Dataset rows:
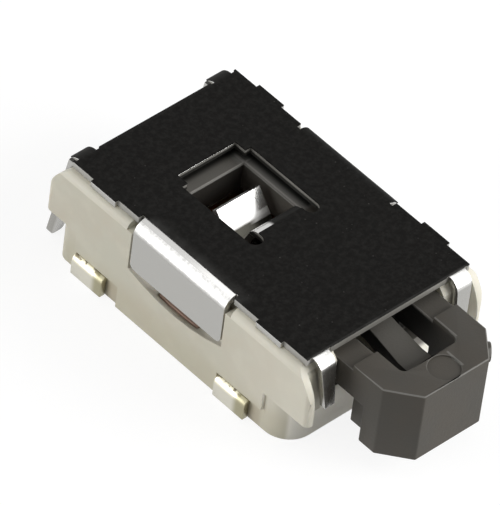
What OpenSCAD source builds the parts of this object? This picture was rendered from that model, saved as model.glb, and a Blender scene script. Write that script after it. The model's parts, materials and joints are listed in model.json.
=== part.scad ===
// Side-push tactile switch for surface mounting, in millimetres.
//
// Z = 0 is the solder plane that the switch stands on, X runs across the body
// and the button points towards -Y. The origin is on the solder plane, under
// the middle of the cover.
//
// Pushing the button slides its frame towards +Y along the rails of the
// housing. The elastic finger of the frame runs under the bent tongue of the
// cover, which presses it down on the pusher, the dome film and the snap dome,
// and the dome then joins the centre contact to the outer contact.

/* [Housing] */
// Width over the side walls
body_w = 3.20; // [3.1:0.02:3.4]
// Thickness of each side wall beside the slider
side_wall = 0.41; // [0.36:0.01:0.46]
// Reach of the ears in front of the origin
front_reach = 2.56; // [2.52:0.01:2.6]
// Reach of the ears behind the origin
rear_reach = 2.66; // [2.6:0.01:2.76]
// How far the front of the base stands back from the ears
front_setback = 0.36; // [0.3:0.01:0.42]
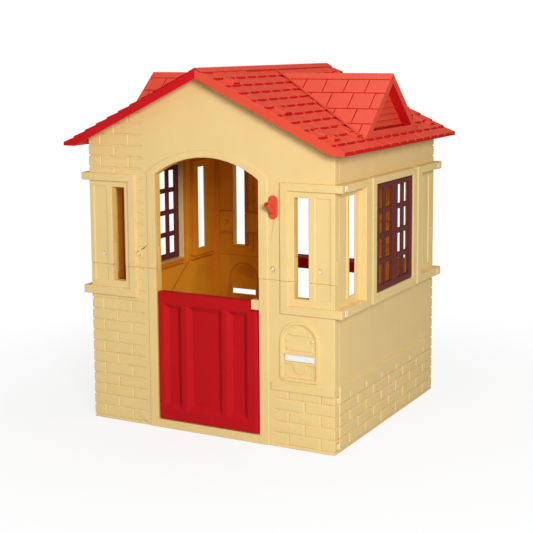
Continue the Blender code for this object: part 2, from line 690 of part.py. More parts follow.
def screw_places():
    """Roof screws on one slope, as (distance from the ridge, world Y)."""
    end = HALF_DEPTH - 0.015
    gable = [(reach, y) for reach in (0.095, 0.278, 0.436) for y in (-end, end)]
    return gable + [(0.436, -0.236), (0.436, 0.236)]


def shingle_edge(first):
    """Top line of the stepped courses from a distance off the ridge to the eave."""
    points = []
    reach = first
    for course in range(SHINGLE_COURSES):
        nose = min(CAP_REACH + (course + 1) * SHINGLE_STEP, EAVE_REACH)
        points.append((reach, deck_z(reach) + SHINGLE_TAIL))
        points.append((nose, deck_z(nose) + SHINGLE_NOSE))
        reach = nose
    return points


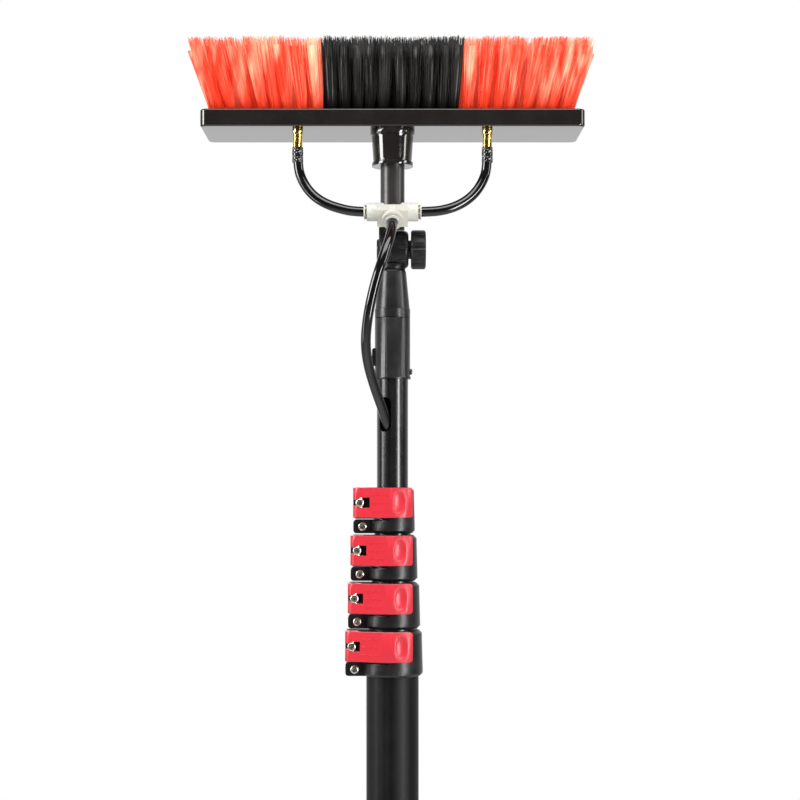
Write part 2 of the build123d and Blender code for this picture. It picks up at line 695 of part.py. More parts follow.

§ Your goal
Print all of the entries exactly as they are written.

§ Expected answer
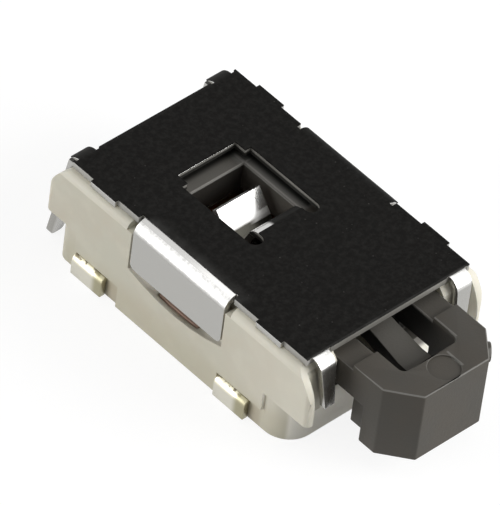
What OpenSCAD source builds the parts of this object? This picture was rendered from that model, saved as model.glb, and a Blender scene script. Write that script after it. The model's parts, materials and joints are listed in model.json.
=== part.scad ===
// Side-push tactile switch for surface mounting, in millimetres.
//
// Z = 0 is the solder plane that the switch stands on, X runs across the body
// and the button points towards -Y. The origin is on the solder plane, under
// the middle of the cover.
//
// Pushing the button slides its frame towards +Y along the rails of the
// housing. The elastic finger of the frame runs under the bent tongue of the
// cover, which presses it down on the pusher, the dome film and the snap dome,
// and the dome then joins the centre contact to the outer contact.

/* [Housing] */
// Width over the side walls
body_w = 3.20; // [3.1:0.02:3.4]
// Thickness of each side wall beside the slider
side_wall = 0.41; // [0.36:0.01:0.46]
// Reach of the ears in front of the origin
front_reach = 2.56; // [2.52:0.01:2.6]
// Reach of the ears behind the origin
rear_reach = 2.66; // [2.6:0.01:2.76]
// How far the front of the base stands back from the ears
front_setback = 0.36; // [0.3:0.01:0.42]
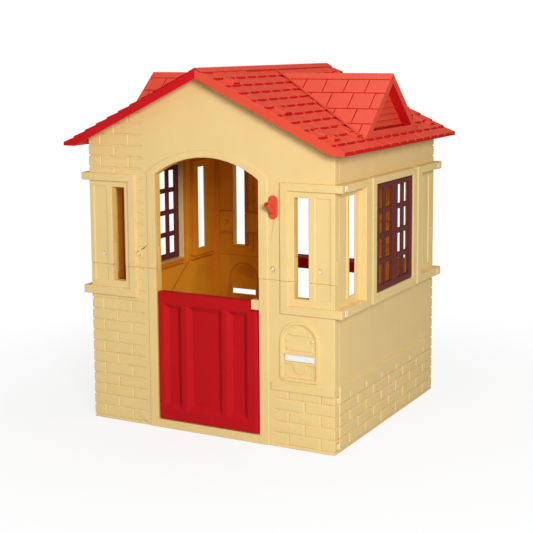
Continue the Blender code for this object: part 2, from line 690 of part.py. More parts follow.
def screw_places():
    """Roof screws on one slope, as (distance from the ridge, world Y)."""
    end = HALF_DEPTH - 0.015
    gable = [(reach, y) for reach in (0.095, 0.278, 0.436) for y in (-end, end)]
    return gable + [(0.436, -0.236), (0.436, 0.236)]


def shingle_edge(first):
    """Top line of the stepped courses from a distance off the ridge to the eave."""
    points = []
    reach = first
    for course in range(SHINGLE_COURSES):
        nose = min(CAP_REACH + (course + 1) * SHINGLE_STEP, EAVE_REACH)
        points.append((reach, deck_z(reach) + SHINGLE_TAIL))
        points.append((nose, deck_z(nose) + SHINGLE_NOSE))
        reach = nose
    return points


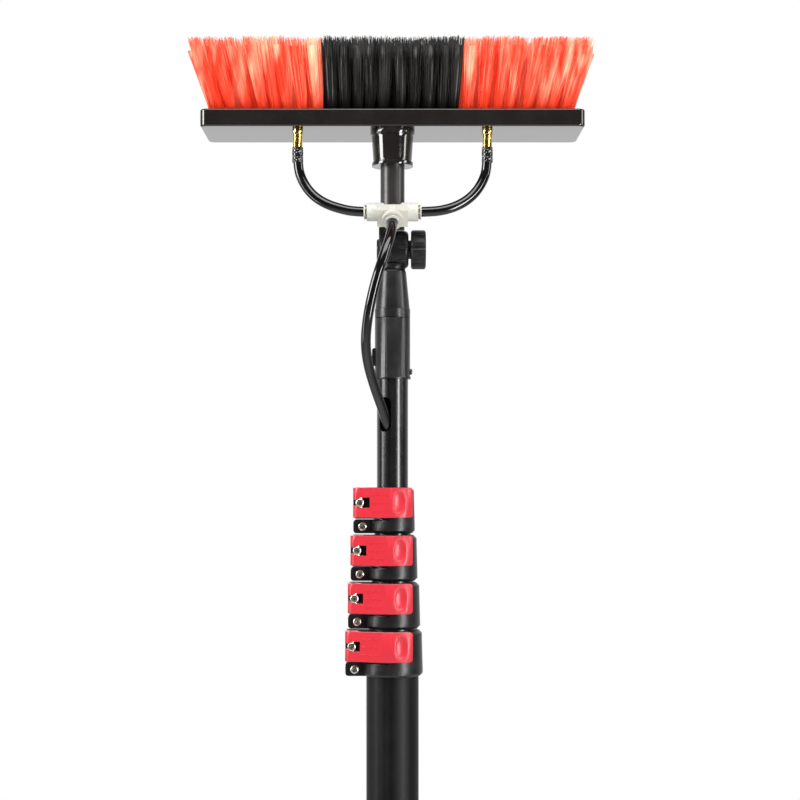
Write part 2 of the build123d and Blender code for this picture. It picks up at line 695 of part.py. More parts follow.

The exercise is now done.